The move from 'clicks' to pupil dilations may come after technology giant Google's patent for a Gaze Tracking System became public last week.
Pay-per-click is an Internet advertising model currently used to direct traffic to websites, in which advertisers pay the publisher - typically a website owner - when the ad is clicked.
Originally filed in May 2011, the patent presents an idea for wearers of a head mounted device - and in 2013 observers are guessing this may be Google Glass - to have gaze tracked so that the system can pin down exactly what the user is looking at and even the emotional responses via pupil dilation, phys.org reported.
Information about where the user was gazing when viewing the external scene would be sent over to a server. An image recognition algorithm would be executed on the scene images to identify items within the external scenes viewed by the user.
A gazing log tracking the identified items viewed by the user would be generated.
"To date eye tracking systems have mostly been limited to research endeavours because of the intrusiveness, high cost, and reliability of these systems," according to the patent.
"A technique and system that can provide a reliable, low cost, and unobtrusive, eye tracking system could have a variety of useful everyday applications," it said.
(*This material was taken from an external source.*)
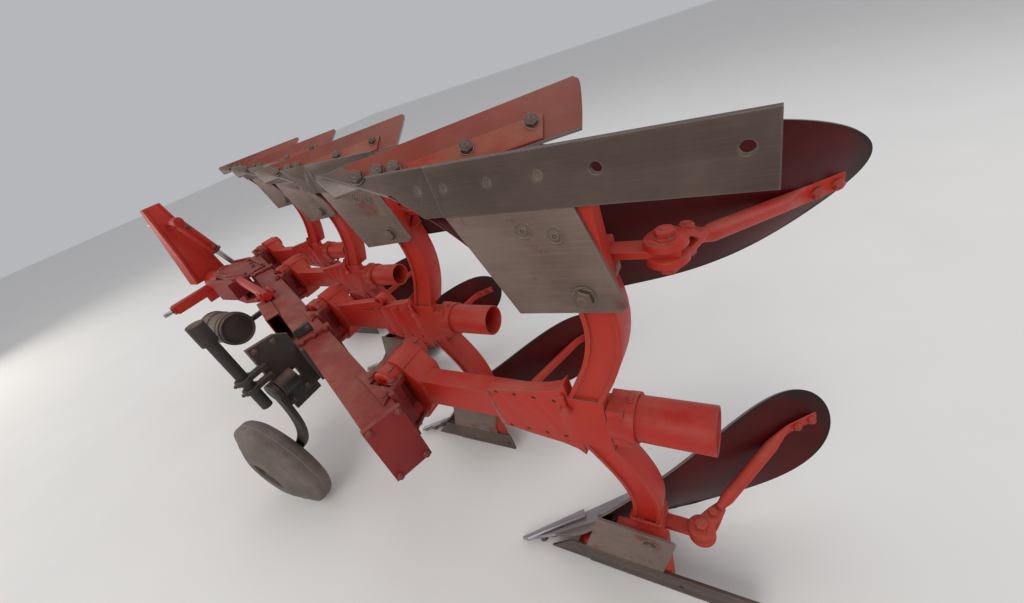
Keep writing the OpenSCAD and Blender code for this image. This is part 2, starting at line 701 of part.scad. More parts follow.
// The tower carries a pin for the turnover cylinder's eye
head_gap = tower_x - cyl_x + eye_d / 2 + 11;
module headstock_tower() {
    color(red) set_down() translate([tower_x + touch, axis_y, mid_h]) {
        translate([-head_gap, 0, cyl_top]) long_bar(eye_pin_d, 0, head_gap + 60);
        difference() {
            rotate([90, 0, 90]) linear_extrude(tower_d) polygon([[-148, tower_low], [148, tower_low], [75, tower_high], [-75, tower_high]]);
            rotate([90, 0, 0]) translate([0, 0, -200]) linear_extrude(400)
                polygon([[-1, 300], [tower_lean, tower_high + 1], [-1, tower_high + 1]]);
        }
        translate([tower_d, 0, hitch_z - mid_h + mast_h])
            side_plate(-mast_lug / 2, mast_lug, [[-1, -90], [50, -34], [84, -20], [84, 30], [-1, 50]]);
    }
}
module crossbar() {
    color(red) set_down() translate([hitch_x, axis_y, hitch_z]) {
        translate([-50 + touch, -hitch_span / 2, -bar_w / 2]) cube([bar_w, hitch_span, bar_w]);
        translate([-50 + touch, -150, -bar_w / 2 - 60]) cube([24, 300, 61]);
    }
}
module lower_link_pins() {
    color(bright) set_down() for (s = [-1, 1]) translate([hitch_x, axis_y + s * (hitch_span / 2 + touch), hitch_z]) rotate([-s * 90, 0, 0])
        cylinder(d = hitch_pin_d, h = 95, $fn = 48);
}
module top_link_pin() {
    color(bright) set_down() translate([tower_x + tower_d + 50, axis_y, hitch_z + mast_h]) cross_bar(top_pin_d, mast_lug / 2 + touch, 60);
}

headstock_tower();
crossbar();
lower_link_pins();
top_link_pin();
turnover_housing();
turnover_barrel();
turnover_rod();
turnover_shaft();
turnover_yoke();
align_strut();
main_beam();
beam_end_plate();
beam_flanges();
beam_sleeve();
arm_brackets();
pivot_bars();
arms();
doubler_plates();
link_bar();
tube_sleeves();
spring_tubes();
upper_legs();
lower_legs();
upper_frogs();
lower_frogs();
upper_frog_plates();
lower_frog_plates();
upper_shares();
lower_shares();
upper_points();
lower_points();
upper_moldboards();
lower_moldboards();
upper_landsides();
lower_landsides();
upper_rear_landsides();
lower_rear_landsides();
upper_stays();
lower_stays();
wheel_bracket();
wheel_stalk();
wheel_arm();
wheel_hub();
wheel_tyre();
canister();
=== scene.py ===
import bpy, bmesh, json
import numpy as np
from mathutils import Matrix, Vector


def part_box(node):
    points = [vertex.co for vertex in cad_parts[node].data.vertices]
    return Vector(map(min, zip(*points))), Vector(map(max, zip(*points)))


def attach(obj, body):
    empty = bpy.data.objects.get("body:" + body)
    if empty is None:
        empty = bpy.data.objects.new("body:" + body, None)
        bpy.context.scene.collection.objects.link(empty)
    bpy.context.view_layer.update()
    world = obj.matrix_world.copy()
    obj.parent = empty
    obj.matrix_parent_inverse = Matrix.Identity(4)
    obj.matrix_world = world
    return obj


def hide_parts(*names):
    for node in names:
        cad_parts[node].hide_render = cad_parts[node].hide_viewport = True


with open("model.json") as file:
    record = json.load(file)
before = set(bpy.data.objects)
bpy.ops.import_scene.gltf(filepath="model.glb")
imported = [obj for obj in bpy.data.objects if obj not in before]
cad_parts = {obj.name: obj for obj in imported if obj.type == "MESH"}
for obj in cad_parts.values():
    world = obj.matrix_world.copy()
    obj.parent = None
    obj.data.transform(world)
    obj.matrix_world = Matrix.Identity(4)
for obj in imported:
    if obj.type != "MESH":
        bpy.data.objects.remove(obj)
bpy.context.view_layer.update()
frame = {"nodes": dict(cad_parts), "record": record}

# Viewpoint and studio
# The camera stands close behind the rear body, tipped down and rolled as the picture was taken.
# The floor and the walls of light belong to the room and not to the plough.
VIEW_RIGHT = (-0.848, -0.434, -0.304)
VIEW_UP = (0.020, -0.600, 0.800)
VIEW_BACK = (-0.529, 0.672, 0.517)
VIEW_FROM = (-2.2597, 1.4374, 1.8841)
VIEW_LENS, SENSOR_W, NEAREST = 14.407, 36.0, 0.02
SKY_TINT, SKY_STRENGTH = (0.93, 0.95, 1.0, 1), 0.5


def set_camera():
    """The camera's axes are the three unit vectors above, and its lens is for a 36 mm wide sensor."""
    camera = bpy.data.cameras.new("viewpoint")
    camera.lens, camera.sensor_width, camera.clip_start = VIEW_LENS, SENSOR_W, NEAREST
    eye = bpy.data.objects.new("viewpoint", camera)
    turn = Matrix((VIEW_RIGHT, VIEW_UP, VIEW_BACK)).transposed().to_4x4()
    eye.matrix_world = Matrix.Translation(VIEW_FROM) @ turn
    bpy.context.scene.collection.objects.link(eye)
    bpy.context.scene.camera = eye


def soft_light(name, place, aim, size, watts, tint=(1, 1, 1)):
    """A square lamp of the given size that stands at place and shines toward aim."""
    lamp = bpy.data.lights.new(name, "AREA")
    lamp.energy, lamp.size, lamp.color = watts, size, tint
    ob = bpy.data.objects.new(name, lamp)
    ob.location = place
    ob.rotation_euler = (Vector(aim) - Vector(place)).to_track_quat("-Z", "Y").to_euler()
    bpy.context.scene.collection.objects.link(ob)


set_camera()
soft_light("window", (-2.5, 7.0, 5.5), (0, 0, 0.6), 5.0, 250, (1, 0.97, 0.92))
soft_light("ceiling", (1.0, -3.0, 7.5), (0, 0, 0.6), 7.0, 150)
soft_light("doorway", (8.5, 3.5, 3.0), (0, 0, 0.8), 4.5, 175, (1, 0.95, 0.88))
soft_light("behind", (-8.0, -3.0, 3.5), (-1.0, 0, 0.6), 4.0, 95)


class Wire:
    """A socket of a finish, on which +, - and * add the Math nodes."""

    def __init__(self, finish, out):
        self.finish, self.out = finish, out

    def math(self, operation, first, second):
        """One Math node on two values or sockets."""
        return self.finish.make("Math", {0: first, 1: second}, {"operation": operation})

    def __add__(self, other):
        return self.math("ADD", self, other)

    def __radd__(self, other):
        return self.math("ADD", self, other)

    def __sub__(self, other):
        return self.math("SUBTRACT", self, other)

    def __rsub__(self, other):
        return self.math("SUBTRACT", other, self)

    def __mul__(self, other):
        return self.math("MULTIPLY", self, other)

    def __rmul__(self, other):
        return self.math("MULTIPLY", self, other)

    def step(self, low, high):
        """0 below low, 1 above high and a straight ramp between them."""
        return self.finish.make("MapRange", {0: self, 1: low, 2: high})


def srgb(red, green, blue):
    """A colour as seen on screen, 0 to 255, turned into the linear values that Blender mixes."""
    c = np.array([red, green, blue]) / 255
    return tuple(np.where(c < 0.04045, c / 12.92, ((c + 0.055) / 1.055) ** 2.4)) + (1.0,)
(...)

Advertisers could be charged according to the number of views an ad received while wearing Glass, both offline and online. Google's patent refers to the process as "pay-per-gaze" advertising.
Google plans to set up an advertising model of pay-per-gaze.
"Under a pay per gaze advertising scheme, advertisers are charged based upon whether a user actually viewed their advertisement," the patent explained.
"Pay per gaze advertising need not be limited to on-line advertisements, but rather can be extended to conventional advertisement media including billboards, magazines, newspapers, and other forms of conventional print media.
"The system would involve "determining which, if any, of the identified items within the external scenes viewed by the user are advertisements; and charging advertisers associated with the advertisements based at least in part on a per gaze basis," it said.
"To protect individual privacy, personal identifying data may be removed from the data and provided to the advertisers as anonymous analytics.
"In one embodiment, users may be given opt-in or opt-out privileges to control the type of data being gathered, when the data is being gathered, or how the gathered data may be used or with whom it may be shared," the patent said.